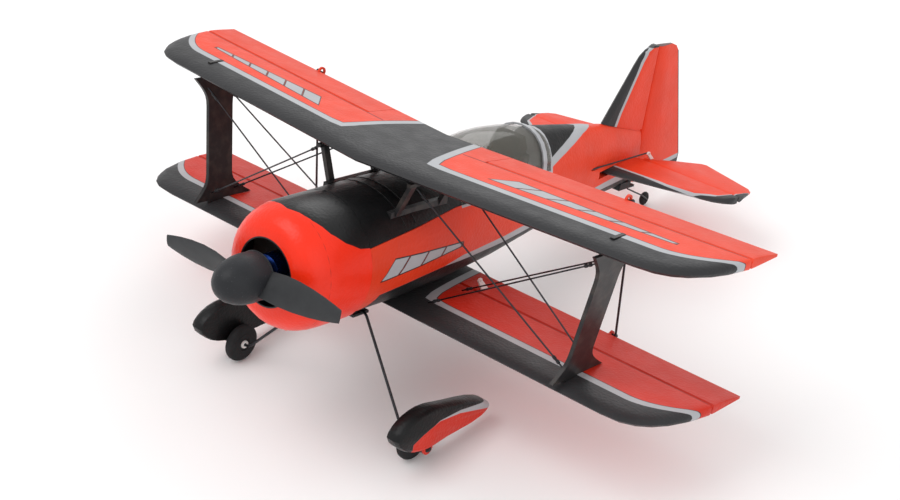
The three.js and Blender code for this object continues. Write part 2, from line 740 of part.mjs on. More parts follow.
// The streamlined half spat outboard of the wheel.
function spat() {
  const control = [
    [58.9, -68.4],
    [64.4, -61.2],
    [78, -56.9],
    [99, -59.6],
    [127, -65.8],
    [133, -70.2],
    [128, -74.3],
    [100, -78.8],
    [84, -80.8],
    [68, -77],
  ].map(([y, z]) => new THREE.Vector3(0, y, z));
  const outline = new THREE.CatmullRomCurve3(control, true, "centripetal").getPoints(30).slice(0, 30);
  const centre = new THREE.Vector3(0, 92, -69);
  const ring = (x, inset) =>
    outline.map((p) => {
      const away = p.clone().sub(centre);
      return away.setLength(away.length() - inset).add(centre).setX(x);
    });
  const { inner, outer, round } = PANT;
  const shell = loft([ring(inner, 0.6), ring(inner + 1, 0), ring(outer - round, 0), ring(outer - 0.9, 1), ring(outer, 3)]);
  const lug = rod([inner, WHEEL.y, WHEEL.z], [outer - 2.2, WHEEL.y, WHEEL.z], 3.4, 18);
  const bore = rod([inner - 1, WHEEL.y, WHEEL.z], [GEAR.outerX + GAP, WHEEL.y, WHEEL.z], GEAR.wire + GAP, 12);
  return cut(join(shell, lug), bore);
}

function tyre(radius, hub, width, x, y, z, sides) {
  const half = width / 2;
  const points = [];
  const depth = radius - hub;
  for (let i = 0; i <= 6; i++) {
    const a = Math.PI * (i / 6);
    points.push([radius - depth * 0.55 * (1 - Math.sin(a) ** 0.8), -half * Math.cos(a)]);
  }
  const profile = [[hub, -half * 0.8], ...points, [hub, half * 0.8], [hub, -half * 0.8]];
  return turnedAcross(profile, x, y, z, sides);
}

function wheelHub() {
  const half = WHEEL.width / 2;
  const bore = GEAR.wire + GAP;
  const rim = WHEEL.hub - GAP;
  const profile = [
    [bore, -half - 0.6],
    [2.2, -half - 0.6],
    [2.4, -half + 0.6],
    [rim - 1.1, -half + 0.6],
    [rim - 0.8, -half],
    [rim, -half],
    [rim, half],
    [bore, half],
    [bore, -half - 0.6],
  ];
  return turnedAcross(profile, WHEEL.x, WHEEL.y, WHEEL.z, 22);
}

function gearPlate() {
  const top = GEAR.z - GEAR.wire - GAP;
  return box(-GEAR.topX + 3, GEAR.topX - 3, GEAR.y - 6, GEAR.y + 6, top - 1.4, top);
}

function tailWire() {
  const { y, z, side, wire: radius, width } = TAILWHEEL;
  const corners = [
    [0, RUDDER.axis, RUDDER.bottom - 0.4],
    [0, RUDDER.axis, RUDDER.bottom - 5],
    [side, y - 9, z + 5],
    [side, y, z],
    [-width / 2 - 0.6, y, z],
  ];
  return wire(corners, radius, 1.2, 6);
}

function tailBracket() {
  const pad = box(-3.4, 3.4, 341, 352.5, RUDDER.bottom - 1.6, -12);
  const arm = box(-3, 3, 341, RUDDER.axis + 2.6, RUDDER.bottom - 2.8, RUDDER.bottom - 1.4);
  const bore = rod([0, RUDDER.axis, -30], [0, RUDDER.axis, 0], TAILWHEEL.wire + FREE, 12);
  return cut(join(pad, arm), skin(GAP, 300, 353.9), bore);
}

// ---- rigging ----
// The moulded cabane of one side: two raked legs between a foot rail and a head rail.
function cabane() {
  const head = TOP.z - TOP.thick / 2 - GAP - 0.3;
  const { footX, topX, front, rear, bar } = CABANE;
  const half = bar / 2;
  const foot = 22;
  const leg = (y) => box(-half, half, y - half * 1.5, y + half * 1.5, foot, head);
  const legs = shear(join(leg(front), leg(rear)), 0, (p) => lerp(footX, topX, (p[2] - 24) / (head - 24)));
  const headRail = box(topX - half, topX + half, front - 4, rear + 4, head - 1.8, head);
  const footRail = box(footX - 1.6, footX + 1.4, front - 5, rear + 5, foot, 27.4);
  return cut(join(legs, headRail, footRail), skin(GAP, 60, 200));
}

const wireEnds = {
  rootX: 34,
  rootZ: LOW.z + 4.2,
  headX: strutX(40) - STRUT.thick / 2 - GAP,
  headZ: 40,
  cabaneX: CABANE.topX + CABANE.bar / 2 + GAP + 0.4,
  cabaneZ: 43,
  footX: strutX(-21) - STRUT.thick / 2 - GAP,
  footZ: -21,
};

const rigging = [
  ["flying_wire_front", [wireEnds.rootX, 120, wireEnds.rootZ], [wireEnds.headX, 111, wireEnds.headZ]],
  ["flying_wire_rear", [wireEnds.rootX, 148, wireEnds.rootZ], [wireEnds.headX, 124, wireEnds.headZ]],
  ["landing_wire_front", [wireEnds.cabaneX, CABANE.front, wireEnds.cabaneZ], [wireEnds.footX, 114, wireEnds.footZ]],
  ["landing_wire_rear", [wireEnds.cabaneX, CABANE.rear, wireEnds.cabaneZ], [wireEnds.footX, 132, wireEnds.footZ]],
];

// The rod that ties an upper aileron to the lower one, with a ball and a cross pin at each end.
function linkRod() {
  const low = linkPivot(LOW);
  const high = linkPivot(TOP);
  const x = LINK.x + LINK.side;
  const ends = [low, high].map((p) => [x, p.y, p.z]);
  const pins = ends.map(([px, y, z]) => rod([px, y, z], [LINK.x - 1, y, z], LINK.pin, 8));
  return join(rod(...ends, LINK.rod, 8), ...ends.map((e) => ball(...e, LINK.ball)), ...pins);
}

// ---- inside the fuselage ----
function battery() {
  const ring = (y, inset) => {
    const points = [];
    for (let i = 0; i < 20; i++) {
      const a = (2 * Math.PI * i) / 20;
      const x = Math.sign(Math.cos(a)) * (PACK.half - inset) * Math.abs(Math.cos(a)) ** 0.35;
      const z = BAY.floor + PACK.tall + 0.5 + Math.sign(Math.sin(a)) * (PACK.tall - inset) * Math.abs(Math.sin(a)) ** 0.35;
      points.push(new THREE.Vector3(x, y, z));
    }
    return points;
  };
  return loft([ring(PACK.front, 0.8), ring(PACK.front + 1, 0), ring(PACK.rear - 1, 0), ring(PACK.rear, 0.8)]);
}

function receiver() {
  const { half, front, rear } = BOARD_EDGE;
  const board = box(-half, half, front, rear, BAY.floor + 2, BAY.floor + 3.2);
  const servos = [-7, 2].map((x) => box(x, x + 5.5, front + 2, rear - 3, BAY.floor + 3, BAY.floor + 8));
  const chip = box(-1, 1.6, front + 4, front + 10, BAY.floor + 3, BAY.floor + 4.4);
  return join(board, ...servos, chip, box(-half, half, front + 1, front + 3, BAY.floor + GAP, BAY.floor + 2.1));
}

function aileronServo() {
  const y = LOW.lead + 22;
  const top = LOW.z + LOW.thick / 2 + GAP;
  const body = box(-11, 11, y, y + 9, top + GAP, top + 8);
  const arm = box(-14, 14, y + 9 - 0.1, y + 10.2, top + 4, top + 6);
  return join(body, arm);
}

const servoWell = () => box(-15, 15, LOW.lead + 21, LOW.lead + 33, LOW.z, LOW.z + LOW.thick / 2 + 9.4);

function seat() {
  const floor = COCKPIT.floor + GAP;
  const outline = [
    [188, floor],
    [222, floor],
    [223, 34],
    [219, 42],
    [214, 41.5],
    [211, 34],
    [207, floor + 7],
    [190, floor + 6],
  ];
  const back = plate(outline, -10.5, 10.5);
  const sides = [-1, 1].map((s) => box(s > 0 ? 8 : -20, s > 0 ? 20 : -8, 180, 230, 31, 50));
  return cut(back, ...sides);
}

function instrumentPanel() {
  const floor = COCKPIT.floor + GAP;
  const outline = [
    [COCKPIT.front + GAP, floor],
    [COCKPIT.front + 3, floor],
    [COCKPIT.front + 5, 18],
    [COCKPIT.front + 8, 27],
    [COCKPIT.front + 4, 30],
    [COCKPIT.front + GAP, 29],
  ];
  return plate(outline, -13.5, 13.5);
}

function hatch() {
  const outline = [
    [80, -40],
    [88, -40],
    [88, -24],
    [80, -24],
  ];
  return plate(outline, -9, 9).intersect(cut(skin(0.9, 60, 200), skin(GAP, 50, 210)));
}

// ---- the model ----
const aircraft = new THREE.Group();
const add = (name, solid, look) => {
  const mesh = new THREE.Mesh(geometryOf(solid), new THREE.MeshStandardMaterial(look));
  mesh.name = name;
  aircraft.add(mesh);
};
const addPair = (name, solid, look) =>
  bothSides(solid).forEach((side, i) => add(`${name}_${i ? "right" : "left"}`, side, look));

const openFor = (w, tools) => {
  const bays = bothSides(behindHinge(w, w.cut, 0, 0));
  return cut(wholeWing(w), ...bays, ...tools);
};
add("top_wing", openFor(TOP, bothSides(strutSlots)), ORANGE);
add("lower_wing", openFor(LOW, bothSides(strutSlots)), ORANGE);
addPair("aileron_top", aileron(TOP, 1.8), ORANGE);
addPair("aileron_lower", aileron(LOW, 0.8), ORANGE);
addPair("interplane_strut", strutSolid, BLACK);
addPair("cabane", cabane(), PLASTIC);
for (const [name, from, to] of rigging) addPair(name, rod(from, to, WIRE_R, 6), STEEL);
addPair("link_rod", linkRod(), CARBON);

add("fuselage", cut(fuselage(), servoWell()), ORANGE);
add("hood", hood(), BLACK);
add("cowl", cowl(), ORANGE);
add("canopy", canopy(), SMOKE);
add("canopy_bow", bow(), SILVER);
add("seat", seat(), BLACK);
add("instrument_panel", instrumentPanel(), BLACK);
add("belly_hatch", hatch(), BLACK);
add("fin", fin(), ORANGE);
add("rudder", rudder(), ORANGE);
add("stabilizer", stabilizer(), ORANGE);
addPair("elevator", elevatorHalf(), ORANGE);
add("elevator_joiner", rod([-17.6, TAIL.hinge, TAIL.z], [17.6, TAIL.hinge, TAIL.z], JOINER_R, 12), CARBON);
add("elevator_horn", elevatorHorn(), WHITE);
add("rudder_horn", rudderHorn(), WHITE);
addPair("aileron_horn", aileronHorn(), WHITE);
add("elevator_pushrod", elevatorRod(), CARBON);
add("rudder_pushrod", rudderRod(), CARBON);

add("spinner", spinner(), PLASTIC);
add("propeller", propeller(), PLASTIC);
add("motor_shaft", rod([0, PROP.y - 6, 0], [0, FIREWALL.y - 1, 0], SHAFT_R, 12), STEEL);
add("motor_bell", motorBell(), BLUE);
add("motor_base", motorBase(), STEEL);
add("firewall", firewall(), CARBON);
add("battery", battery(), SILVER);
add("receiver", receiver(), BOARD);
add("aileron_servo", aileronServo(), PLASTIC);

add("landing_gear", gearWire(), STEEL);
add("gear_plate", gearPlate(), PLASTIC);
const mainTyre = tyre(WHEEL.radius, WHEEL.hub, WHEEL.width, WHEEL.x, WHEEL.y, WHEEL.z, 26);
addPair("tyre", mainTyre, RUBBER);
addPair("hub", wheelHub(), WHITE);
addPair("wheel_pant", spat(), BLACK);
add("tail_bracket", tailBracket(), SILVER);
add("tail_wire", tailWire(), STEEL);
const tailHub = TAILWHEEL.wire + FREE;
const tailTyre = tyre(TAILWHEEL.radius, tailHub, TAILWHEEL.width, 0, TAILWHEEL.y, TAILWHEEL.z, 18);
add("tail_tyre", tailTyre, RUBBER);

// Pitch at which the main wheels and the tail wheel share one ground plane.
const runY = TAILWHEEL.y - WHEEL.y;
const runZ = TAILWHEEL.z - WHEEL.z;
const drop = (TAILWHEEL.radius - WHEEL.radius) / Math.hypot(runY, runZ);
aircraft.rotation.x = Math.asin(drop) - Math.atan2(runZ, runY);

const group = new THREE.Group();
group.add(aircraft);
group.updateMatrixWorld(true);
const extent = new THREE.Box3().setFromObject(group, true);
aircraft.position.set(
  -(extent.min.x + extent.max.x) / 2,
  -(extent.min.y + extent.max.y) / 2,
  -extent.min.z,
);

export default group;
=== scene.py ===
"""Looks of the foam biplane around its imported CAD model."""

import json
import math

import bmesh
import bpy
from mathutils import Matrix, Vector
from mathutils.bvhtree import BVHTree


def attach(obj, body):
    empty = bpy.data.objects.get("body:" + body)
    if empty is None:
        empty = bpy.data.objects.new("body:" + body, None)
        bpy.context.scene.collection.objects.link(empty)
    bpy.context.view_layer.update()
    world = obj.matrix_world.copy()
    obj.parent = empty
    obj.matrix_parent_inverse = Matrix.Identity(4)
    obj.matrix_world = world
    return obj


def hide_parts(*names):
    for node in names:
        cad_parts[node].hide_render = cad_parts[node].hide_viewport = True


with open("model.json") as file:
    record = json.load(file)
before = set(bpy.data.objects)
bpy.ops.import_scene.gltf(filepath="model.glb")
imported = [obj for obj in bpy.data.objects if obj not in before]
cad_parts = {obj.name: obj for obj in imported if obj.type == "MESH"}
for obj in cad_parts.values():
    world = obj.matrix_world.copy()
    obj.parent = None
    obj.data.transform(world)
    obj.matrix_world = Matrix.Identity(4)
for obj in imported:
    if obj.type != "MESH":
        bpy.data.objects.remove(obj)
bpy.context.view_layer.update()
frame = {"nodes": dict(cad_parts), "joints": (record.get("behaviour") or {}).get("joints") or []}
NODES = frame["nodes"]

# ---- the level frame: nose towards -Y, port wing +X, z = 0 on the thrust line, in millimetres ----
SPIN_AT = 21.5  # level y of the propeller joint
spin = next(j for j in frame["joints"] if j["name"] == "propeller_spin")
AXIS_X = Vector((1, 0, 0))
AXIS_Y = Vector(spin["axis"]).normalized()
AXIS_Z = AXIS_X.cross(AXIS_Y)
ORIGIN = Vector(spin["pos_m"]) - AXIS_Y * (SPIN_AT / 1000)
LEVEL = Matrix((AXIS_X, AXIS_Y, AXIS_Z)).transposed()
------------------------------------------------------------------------
Copy exactly, word for word, the line with "obj.matrix_world = Matrix.Identity(4)" through the final line of the listing.

    obj.matrix_world = Matrix.Identity(4)
for obj in imported:
    if obj.type != "MESH":
        bpy.data.objects.remove(obj)
bpy.context.view_layer.update()
frame = {"nodes": dict(cad_parts), "joints": (record.get("behaviour") or {}).get("joints") or []}
NODES = frame["nodes"]

# ---- the level frame: nose towards -Y, port wing +X, z = 0 on the thrust line, in millimetres ----
SPIN_AT = 21.5  # level y of the propeller joint
spin = next(j for j in frame["joints"] if j["name"] == "propeller_spin")
AXIS_X = Vector((1, 0, 0))
AXIS_Y = Vector(spin["axis"]).normalized()
AXIS_Z = AXIS_X.cross(AXIS_Y)
ORIGIN = Vector(spin["pos_m"]) - AXIS_Y * (SPIN_AT / 1000)
LEVEL = Matrix((AXIS_X, AXIS_Y, AXIS_Z)).transposed()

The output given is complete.